Charles Dickens inspires the bulk of the plot and the sentimentality to skewer, with an occasional assist from two of the three Brontë sisters and others. The House of Goody's on-the-nose 19th-century costumes, with their breakaway wraparounds for lightning-quick costume changes, keep the audience rooted in the supposed period while providing anachronistic commentary.
Presented as a lost Dickens work, "Penny Penniworth" liberally samples "Oliver Twist" and "Great Expectations" in its tale of the title child, who has lost her father and means of support and is saved in the end by a secret benefactor and a beneficent secret. As Penny, Jamie Heinlein nicely conveys waiflike fragility combined with Dickensian pluck, while she neatly doubles as the presumably male Malodorous Dump, a poison dwarf with a Cockney accent.

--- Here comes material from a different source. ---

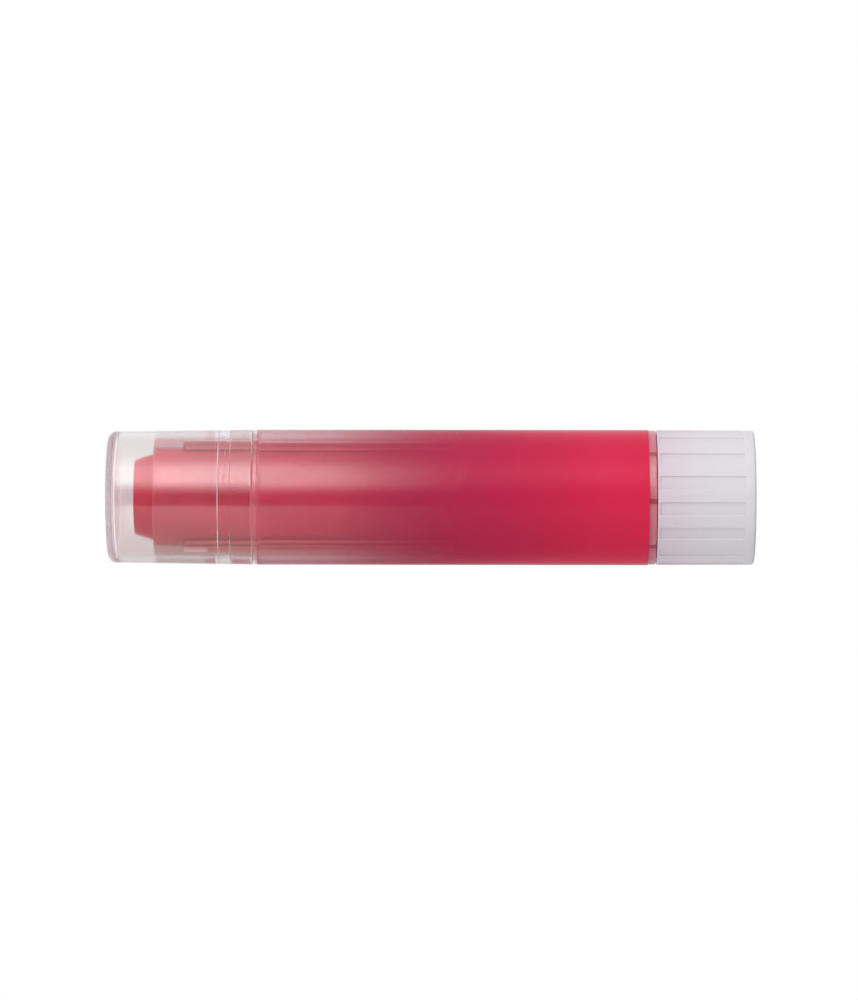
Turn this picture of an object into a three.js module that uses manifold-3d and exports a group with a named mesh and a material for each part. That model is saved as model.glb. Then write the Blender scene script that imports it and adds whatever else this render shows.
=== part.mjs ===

All four of the actors play multiple roles in a variety of guises and nearly perfect British accents. Ellen Reilly is drop-dead hilarious as both the reclusive Miss Havasnort and the London lawyer Mr. Bunting. Jason O'Connell is remarkable as Rupert Stryfe and the stuttering Pinchnose, who becomes a vaguely feminine Pince Nez at his night job. Christopher Borg is equally funny as Penny's lowborn first love, Hotchkiss Spit, with an accent so thick that no one but Penny can understand him. Borg also serves as Penny's tonier last love and her meddlesome mother.